Over the years, Law & Order became a genuine cultural phenomenon. The series’ popularity led to spin-offs and to countless reruns of both the original episodes and the spin-offs. In the end, Law & Order in all its forms not only reflected a public sentiment and emergent politics but also powerfully reinforced that sentiment and politics.

This Post Has 7 Comments

  1. Nick Zales

    Good article. It is ironic that “law and order” president Reagan’s white house ended up becoming a hot bed of criminal activity. The Iran-Contra scandal was a revelation to people who thought Reagan was an honest man. The sad legacy of all this is a country which locks up a greater percentage of its citizens than almost any other and the rise of politicians attacking criminal defense lawyers as evil people.

    Our legal system is out of whack and TV shows like Law and Order perpetuate a perverse system of “justice” which is more reminiscent of the USSR than the American values the law and order crowd promote.

  2. Gordon Hylton

    It is interesting that Gunsmoke, the only other live action, prime time television show to last for twenty years, also dealt with the arrest and conviction process. The show centered around Matt Dillon, a United States Marshall based in post-Civil War Dodge City, Kansas.

    Although Dillon was regularly engaged in the process of tracking down and arresting wrongdoers, the Gunsmoke stories rarely reached the courtroom.

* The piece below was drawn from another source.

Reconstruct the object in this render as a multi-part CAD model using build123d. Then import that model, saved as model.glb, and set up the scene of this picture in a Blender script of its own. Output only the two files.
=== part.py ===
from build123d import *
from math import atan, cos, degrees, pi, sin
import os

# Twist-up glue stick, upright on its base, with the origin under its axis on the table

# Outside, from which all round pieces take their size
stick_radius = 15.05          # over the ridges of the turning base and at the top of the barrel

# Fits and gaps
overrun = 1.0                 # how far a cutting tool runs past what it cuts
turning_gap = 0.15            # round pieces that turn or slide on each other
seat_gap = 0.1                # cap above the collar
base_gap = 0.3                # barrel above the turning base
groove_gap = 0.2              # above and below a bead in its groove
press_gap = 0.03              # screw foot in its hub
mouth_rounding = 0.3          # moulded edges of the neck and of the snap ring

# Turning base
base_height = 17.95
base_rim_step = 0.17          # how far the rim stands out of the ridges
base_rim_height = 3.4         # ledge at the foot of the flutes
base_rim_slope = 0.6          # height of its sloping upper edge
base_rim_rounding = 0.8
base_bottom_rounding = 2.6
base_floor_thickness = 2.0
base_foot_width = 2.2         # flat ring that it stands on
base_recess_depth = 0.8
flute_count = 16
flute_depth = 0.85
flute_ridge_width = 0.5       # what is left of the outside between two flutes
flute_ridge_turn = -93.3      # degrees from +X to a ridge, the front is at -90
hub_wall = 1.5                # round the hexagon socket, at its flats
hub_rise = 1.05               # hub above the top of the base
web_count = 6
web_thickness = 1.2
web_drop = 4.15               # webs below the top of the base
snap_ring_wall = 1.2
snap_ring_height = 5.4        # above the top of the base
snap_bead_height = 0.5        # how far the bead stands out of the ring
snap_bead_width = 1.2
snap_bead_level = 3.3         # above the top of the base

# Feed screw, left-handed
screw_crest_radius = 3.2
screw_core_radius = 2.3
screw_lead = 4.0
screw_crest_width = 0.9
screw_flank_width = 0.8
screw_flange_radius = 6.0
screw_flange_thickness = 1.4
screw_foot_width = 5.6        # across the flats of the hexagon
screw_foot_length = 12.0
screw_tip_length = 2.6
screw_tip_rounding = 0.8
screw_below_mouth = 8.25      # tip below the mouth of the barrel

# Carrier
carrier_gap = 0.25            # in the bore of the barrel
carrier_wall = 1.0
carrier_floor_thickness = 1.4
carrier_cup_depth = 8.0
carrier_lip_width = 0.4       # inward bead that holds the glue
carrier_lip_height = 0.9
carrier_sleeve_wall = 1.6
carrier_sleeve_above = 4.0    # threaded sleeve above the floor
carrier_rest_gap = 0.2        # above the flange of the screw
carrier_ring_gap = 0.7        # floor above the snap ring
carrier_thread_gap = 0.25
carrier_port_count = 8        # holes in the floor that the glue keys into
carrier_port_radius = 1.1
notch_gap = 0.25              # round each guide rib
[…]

    In retrospect, Gunsmoke was remarkably free of lawyers and judges, particularly for a show about bringing justice to a disorderly land. According to the Internet Movie Data Base, there were 635 episodes of Gunsmoke but it appears that judge characters appeared in less than 30 of them.

    Lawyers, at least in the form of characters with names, appeared even less frequently. Gunsmith Newly O’Brien, a sympathetic character who appeared on the show in a recurring role during its last eight years, was studying on his own to become a lawyer, but so far as I know never made it to the bar (other than the one at the Long Branch).

    When lawyers did appear on the show, as in the 1965 episode “Breckenridge,” they were normally more of a nuisance than a help. (In that episode, a new lawyer in Dodge City is constantly questioning the legitimacy of Marshall Dillon’s approach to his job until he finally learns that Dodge would be a much less safe place to live were it not for the Marshall’s gunning down three or four bad guys each week.)

    Like his fellow wild west process server Rooster Cogburn, Dillon ended up shooting the individual he was trying to bring to justice. While the Marshall did genuinely try to apprehend wrongdoers and bring them back for trial, the obligations of self-defense and protection of the innocent normally prevented him from doing this.

    The biggest difference between the two shows related to the members of the cast. There were four principle parts in the Gunsmoke story, and over the course of twenty years the four roles were assumed by only five actors. James Arness, Amanda Blake, and Milburn Stone played their parts for 20 years while Denver Weaver and Ken Curtis split the part of the Marshall’s hillbilly sidekick. Law and Order, in contrast, had about 100 different actors in lead roles over the course of the 20 years.

  3. Tom Kamenick

    In the big criminal defense shows, how often did an episode focus on a defendant who was guilty? I’m not familiar with the shows at all, so I’m curious.

  4. Nick Zales

    Interesting. Both Gunsmoke and Bonanza often dealt with criminals in their story lines. The difference between now and then was how easily it was to define who the “bad guy” or gal was. Both shows focused on compassion, not for criminals but for people in difficult straits who turned bad.

    The days of the “heroic” defense counsel have been replaced by bumbling, incompetent and corrupt defense counsel such as “Lionel Hutz” on The Simpsons. A show on the air for 21 years now. Bashing lawyers who represent criminal defendants became popular under Reagan and reached its zenith under Bush. I believe this is a sign of desperation in American society as people being crushed by the weight of misguided policies seek to take out their anger somewhere and in TV DAs they found their outlet. Alas, reality often takes its lead from TV and here we are today in one sorry mess.

  5. Gordon Hylton

    In regard to Tom Kamenick’s question, I am fairly certain that neither Perry Mason nor Ben Matlock ever had a client who was actually guilty.

    There is one memorable Perry Mason episode where Perry informs a distraught female client who is convinced that no one believes her claims of innocence that he is representing her “only” because he believed that she was innocent and that he would not represent a client that he knew to be guilty.

    The same was true for Matlock, who once managed to convince the trial judge to confess to a murder for which his client was wrongly charged. Now, that was lawyering.

  6. Rob Speer

    If only that were the case. The contrast between the legal system on television and in real life couldn’t be much greater. How many times have you heard people in court reference how it happens on tv?

  7. Guy Chambliss

    There was also another series about lawyers and court scenes, but it took the funnier route. It was called Ally McBeal, which aired from 1997 to 2002. The title is named after the lead character, and the show is about her life as she turned from a prospective to a full-blown lawyer. However, Law and Order is still the longest running court-scene T.V. series.